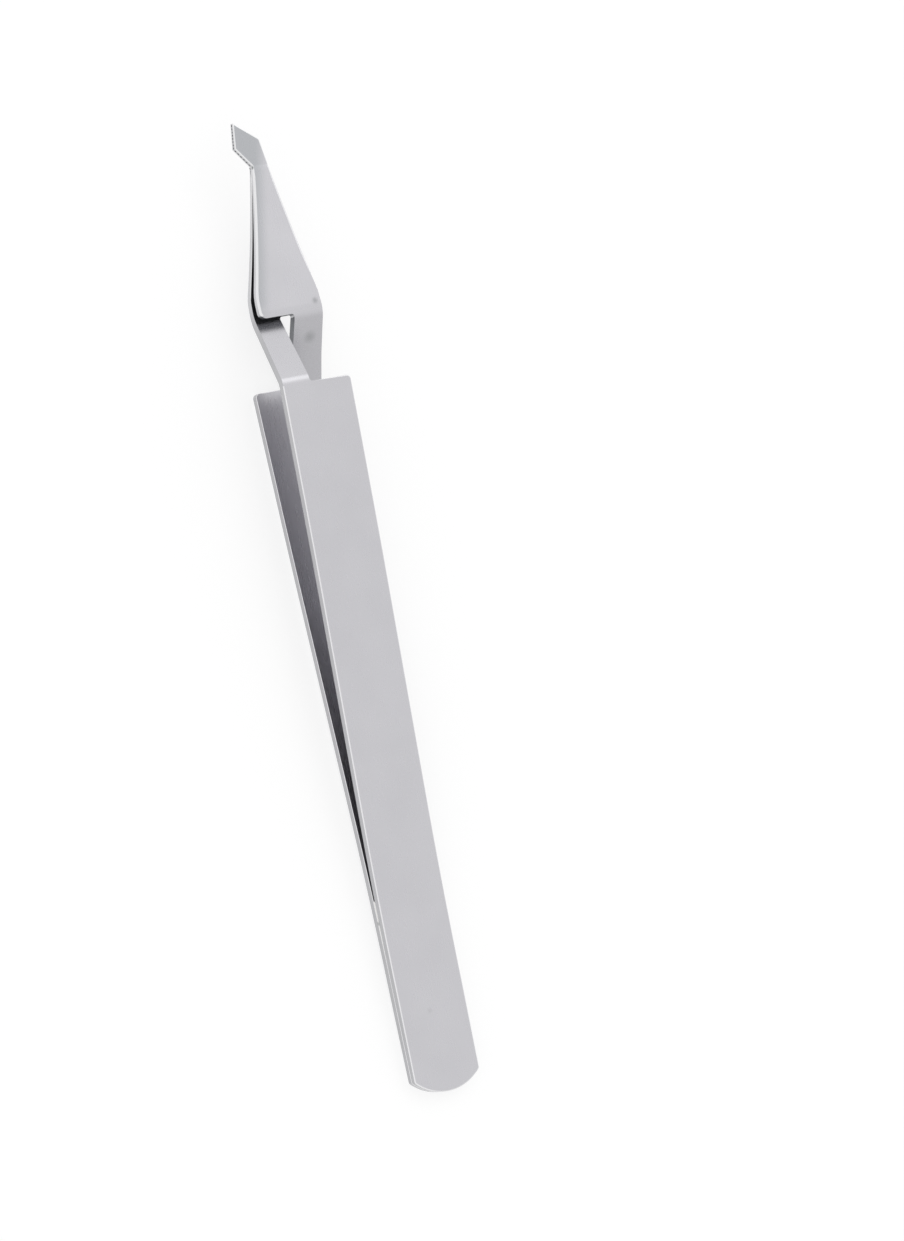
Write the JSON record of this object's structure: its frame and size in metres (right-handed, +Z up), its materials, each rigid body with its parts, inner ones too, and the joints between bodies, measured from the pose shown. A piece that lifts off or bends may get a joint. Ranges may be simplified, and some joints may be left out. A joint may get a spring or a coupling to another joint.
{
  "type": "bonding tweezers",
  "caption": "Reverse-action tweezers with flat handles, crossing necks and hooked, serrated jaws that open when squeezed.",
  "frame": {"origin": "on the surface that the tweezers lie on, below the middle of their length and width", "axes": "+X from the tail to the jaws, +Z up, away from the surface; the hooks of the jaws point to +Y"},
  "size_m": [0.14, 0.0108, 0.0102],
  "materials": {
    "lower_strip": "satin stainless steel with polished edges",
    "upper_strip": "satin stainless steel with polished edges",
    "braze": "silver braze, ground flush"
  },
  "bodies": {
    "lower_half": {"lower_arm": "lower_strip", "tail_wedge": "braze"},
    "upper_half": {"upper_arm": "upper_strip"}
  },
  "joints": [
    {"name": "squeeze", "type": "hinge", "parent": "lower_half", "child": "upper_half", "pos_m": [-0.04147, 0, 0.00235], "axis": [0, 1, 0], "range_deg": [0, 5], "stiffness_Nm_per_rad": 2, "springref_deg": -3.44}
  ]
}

...

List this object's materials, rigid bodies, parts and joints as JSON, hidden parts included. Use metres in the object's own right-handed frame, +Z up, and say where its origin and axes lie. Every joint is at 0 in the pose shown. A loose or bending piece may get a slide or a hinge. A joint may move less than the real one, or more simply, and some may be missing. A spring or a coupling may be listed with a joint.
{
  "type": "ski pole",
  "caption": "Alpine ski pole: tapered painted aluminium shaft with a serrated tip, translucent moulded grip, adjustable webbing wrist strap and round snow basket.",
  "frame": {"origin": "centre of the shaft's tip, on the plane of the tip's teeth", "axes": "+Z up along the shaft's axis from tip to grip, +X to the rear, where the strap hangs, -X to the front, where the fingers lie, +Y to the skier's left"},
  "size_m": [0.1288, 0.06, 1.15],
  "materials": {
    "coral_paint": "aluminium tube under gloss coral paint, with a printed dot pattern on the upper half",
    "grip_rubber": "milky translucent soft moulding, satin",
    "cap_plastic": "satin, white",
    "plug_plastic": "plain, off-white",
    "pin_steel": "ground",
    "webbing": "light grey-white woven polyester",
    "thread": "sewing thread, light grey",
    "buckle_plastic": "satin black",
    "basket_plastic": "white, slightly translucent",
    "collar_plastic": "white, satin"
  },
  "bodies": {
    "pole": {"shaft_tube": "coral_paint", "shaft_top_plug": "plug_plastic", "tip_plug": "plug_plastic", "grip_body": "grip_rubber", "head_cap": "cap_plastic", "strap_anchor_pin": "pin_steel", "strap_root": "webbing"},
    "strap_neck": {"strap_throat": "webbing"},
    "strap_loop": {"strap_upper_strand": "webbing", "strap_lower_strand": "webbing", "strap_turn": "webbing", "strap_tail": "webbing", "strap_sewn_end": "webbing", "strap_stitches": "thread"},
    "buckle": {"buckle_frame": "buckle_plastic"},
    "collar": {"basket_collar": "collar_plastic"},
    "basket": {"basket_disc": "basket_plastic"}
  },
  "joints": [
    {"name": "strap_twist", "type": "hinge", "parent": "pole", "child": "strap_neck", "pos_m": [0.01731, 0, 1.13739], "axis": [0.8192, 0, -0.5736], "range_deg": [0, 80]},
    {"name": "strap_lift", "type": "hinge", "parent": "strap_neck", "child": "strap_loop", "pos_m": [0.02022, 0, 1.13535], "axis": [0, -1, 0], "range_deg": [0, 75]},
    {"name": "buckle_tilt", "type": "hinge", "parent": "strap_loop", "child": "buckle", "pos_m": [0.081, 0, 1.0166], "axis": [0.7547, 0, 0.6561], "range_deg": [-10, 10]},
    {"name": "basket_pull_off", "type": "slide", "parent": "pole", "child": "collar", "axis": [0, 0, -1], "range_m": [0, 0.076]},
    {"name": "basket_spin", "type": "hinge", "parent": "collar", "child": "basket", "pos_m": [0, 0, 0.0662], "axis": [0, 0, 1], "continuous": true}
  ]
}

...

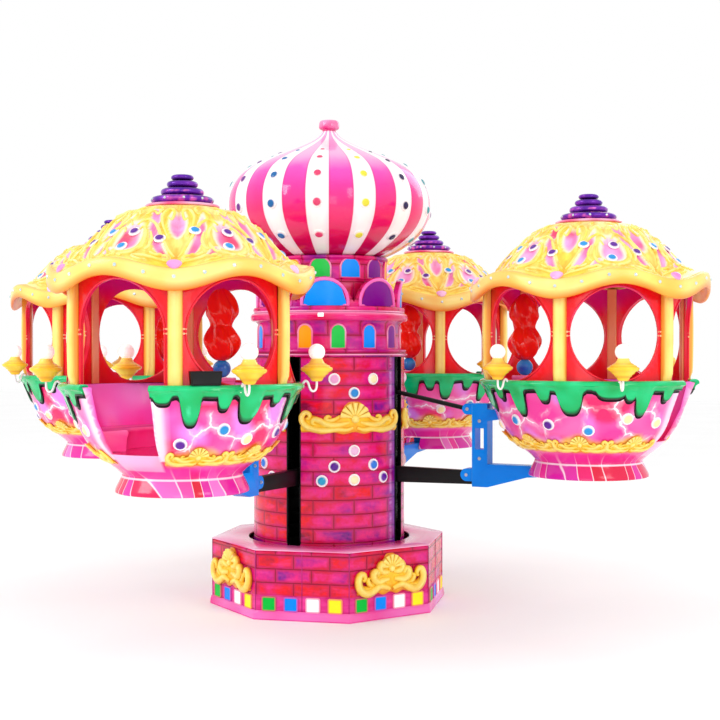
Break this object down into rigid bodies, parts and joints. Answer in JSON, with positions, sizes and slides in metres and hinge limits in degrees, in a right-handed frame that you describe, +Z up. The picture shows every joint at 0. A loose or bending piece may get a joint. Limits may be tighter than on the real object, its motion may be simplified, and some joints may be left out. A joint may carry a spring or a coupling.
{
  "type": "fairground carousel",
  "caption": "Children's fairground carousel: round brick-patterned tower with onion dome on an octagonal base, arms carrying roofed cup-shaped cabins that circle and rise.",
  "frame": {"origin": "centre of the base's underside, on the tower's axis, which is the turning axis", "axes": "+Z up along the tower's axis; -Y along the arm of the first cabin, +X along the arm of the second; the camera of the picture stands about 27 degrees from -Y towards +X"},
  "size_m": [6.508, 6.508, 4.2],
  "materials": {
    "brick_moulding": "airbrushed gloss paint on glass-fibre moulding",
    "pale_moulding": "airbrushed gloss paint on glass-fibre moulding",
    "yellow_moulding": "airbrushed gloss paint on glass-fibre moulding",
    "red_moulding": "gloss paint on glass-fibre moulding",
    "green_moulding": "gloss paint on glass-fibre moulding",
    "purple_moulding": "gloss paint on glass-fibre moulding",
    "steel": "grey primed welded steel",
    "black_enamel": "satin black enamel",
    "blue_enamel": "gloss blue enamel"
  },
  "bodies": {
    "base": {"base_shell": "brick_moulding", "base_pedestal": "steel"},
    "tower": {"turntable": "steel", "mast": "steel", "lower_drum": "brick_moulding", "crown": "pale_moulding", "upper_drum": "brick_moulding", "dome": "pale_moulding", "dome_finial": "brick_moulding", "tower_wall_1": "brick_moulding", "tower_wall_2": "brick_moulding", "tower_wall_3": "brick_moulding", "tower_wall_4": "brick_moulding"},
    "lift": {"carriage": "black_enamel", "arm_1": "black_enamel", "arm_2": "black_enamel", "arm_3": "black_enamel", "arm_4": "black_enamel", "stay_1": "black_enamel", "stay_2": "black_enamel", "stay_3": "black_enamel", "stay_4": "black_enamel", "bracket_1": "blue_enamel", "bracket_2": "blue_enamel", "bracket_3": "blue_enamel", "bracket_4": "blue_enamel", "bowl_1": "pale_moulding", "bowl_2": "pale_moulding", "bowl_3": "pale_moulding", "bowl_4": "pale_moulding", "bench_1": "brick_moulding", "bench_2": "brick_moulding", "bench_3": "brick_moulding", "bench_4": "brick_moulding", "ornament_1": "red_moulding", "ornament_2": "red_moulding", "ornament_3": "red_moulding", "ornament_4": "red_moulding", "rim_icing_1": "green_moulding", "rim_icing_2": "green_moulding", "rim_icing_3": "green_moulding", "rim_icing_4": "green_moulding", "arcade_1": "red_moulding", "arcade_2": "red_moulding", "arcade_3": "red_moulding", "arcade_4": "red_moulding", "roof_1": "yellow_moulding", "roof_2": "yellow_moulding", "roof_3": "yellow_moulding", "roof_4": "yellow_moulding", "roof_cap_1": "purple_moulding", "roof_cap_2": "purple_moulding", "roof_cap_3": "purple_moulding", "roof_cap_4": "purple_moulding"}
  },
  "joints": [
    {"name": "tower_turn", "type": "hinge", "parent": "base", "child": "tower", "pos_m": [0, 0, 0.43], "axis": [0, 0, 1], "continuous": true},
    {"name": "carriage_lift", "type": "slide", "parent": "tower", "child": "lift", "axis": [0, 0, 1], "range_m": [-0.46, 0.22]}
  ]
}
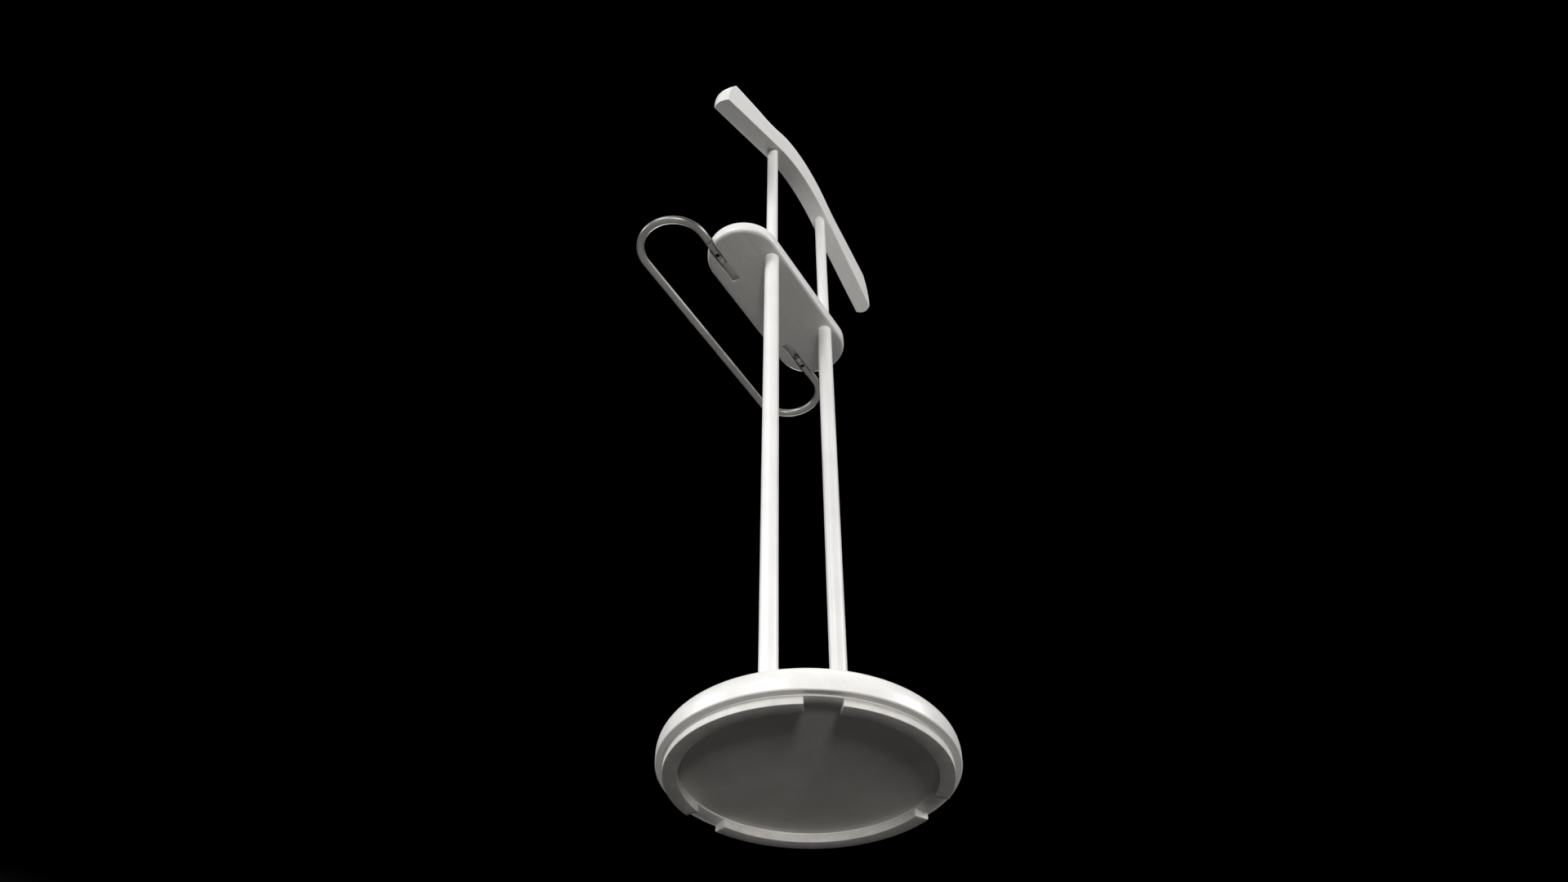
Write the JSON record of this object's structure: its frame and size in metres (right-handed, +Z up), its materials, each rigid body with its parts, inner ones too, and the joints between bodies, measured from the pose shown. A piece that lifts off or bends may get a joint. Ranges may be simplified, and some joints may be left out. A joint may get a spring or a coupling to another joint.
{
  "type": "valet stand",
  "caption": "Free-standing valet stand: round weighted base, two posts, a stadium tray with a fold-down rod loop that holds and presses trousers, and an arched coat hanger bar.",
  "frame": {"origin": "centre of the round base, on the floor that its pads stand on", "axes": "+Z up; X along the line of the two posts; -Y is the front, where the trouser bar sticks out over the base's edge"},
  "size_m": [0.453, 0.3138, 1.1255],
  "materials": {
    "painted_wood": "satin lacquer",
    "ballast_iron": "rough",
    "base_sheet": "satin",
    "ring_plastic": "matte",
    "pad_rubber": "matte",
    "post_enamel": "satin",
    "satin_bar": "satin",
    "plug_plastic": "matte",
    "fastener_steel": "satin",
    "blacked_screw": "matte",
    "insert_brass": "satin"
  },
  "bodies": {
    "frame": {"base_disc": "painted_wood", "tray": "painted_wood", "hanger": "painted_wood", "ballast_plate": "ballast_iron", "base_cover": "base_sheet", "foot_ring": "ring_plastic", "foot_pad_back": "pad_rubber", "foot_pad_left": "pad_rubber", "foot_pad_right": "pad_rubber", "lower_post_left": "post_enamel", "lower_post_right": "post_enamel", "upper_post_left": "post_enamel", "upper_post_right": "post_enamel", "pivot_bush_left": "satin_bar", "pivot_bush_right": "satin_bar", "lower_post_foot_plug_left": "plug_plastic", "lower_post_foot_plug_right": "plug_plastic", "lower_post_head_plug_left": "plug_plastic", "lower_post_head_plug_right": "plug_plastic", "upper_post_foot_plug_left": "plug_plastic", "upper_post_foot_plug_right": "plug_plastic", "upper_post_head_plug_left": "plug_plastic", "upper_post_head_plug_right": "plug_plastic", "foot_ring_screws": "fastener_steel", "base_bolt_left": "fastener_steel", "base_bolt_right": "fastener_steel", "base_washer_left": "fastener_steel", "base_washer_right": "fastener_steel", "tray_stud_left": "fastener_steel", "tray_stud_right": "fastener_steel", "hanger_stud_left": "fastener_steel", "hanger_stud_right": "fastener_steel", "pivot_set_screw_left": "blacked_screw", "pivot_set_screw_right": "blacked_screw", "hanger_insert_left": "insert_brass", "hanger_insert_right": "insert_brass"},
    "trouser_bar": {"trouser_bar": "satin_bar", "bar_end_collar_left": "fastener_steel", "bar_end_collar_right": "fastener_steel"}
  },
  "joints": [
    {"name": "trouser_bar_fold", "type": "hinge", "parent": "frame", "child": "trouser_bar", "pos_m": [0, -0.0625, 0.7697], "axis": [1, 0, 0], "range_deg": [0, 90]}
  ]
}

◆ **Set task**
Search the data for "down". Copy every line that has it.

◆ **Complete answer**
Break this object down into rigid bodies, parts and joints. Answer in JSON, with positions, sizes and slides in metres and hinge limits in degrees, in a right-handed frame that you describe, +Z up. The picture shows every joint at 0. A loose or bending piece may get a joint. Limits may be tighter than on the real object, its motion may be simplified, and some joints may be left out. A joint may carry a spring or a coupling.
  "caption": "Free-standing valet stand: round weighted base, two posts, a stadium tray with a fold-down rod loop that holds and presses trousers, and an arched coat hanger bar.",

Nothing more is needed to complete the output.